* [TASK TO COMPLETE]: Quote exactly the lines from the line containing "Recreate this object" to the line containing "from math import", both lines included, please, and nothing more.

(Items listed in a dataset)
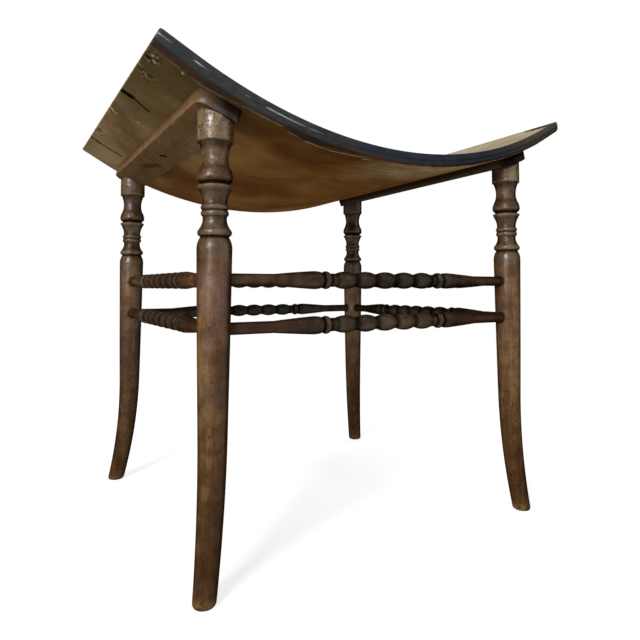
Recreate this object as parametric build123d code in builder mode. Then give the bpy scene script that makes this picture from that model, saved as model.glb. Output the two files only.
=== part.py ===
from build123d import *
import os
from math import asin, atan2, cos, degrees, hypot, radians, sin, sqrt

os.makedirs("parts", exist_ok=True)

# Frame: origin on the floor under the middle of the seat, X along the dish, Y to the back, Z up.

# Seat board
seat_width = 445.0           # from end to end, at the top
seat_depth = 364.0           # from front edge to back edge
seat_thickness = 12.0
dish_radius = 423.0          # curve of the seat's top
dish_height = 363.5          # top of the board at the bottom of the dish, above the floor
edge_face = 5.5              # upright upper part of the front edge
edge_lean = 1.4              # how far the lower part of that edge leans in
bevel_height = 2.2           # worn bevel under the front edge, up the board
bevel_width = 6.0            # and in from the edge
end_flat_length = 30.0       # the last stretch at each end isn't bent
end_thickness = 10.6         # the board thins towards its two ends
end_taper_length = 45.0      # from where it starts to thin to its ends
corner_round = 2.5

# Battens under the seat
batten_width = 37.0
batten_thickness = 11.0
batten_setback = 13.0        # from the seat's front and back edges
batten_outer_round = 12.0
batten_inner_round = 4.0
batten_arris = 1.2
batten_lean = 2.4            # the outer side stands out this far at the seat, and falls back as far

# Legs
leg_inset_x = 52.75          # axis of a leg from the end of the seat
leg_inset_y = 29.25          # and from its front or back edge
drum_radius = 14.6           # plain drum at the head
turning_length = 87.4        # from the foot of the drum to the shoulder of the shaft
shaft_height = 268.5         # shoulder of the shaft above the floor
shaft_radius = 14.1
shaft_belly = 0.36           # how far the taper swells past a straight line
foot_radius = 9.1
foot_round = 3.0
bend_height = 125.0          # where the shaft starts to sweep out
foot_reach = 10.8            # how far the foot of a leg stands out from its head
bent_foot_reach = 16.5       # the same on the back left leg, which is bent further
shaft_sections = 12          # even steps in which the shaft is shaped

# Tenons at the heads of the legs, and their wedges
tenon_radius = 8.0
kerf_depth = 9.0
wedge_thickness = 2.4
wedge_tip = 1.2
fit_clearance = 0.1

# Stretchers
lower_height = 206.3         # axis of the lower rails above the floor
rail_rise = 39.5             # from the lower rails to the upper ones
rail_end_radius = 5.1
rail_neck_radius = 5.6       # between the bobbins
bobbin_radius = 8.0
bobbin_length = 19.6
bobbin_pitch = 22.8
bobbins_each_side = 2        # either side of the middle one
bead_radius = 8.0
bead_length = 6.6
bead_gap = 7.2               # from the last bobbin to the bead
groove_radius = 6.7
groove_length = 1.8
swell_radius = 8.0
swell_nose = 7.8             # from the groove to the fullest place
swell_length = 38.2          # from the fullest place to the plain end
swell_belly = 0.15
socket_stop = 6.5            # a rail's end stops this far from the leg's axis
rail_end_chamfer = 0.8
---
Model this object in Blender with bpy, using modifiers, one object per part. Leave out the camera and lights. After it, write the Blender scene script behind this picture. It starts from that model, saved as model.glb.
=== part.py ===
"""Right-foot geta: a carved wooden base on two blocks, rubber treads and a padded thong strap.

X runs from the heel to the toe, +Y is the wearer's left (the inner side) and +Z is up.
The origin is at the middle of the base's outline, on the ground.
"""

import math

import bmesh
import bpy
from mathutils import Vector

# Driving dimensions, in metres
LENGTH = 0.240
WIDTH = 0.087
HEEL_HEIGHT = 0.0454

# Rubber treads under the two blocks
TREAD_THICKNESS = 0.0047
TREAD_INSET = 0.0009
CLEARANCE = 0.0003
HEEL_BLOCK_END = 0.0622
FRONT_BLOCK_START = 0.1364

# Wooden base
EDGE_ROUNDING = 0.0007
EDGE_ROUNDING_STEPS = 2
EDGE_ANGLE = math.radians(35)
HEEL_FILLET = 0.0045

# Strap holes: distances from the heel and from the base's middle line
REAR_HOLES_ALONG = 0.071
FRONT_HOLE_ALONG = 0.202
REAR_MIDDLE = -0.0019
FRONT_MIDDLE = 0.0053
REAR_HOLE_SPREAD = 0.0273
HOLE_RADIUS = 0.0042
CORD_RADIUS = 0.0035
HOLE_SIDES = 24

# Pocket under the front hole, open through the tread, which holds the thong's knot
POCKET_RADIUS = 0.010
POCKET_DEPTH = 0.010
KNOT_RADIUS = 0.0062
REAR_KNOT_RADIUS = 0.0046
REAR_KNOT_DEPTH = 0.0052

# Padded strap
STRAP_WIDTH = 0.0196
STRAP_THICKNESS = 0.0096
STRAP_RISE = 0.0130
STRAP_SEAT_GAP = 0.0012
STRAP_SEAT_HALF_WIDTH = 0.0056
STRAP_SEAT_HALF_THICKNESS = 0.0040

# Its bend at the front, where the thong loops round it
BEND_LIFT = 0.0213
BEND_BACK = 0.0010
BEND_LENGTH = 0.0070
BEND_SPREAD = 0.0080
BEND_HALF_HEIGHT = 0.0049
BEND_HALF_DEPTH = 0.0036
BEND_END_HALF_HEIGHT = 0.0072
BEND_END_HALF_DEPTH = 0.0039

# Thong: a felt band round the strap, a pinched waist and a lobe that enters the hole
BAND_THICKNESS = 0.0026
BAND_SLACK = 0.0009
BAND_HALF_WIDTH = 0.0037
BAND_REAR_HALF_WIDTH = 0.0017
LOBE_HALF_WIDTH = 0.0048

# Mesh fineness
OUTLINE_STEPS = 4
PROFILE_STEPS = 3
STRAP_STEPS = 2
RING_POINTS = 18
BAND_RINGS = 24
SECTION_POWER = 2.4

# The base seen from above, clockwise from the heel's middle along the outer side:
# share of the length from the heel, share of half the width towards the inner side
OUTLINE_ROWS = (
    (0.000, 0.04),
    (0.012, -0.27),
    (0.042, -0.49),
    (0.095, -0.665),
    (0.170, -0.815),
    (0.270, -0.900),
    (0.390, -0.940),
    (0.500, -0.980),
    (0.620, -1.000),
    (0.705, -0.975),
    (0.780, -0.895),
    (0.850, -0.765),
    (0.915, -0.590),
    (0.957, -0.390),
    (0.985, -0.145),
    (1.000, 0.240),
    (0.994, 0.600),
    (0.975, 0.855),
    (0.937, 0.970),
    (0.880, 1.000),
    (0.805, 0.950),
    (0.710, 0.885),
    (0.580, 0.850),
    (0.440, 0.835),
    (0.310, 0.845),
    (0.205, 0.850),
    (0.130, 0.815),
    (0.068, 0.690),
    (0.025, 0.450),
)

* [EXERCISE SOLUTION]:
Recreate this object as parametric build123d code in builder mode. Then give the bpy scene script that makes this picture from that model, saved as model.glb. Output the two files only.
=== part.py ===
from build123d import *
import os
from math import asin, atan2, cos, degrees, hypot, radians, sin, sqrt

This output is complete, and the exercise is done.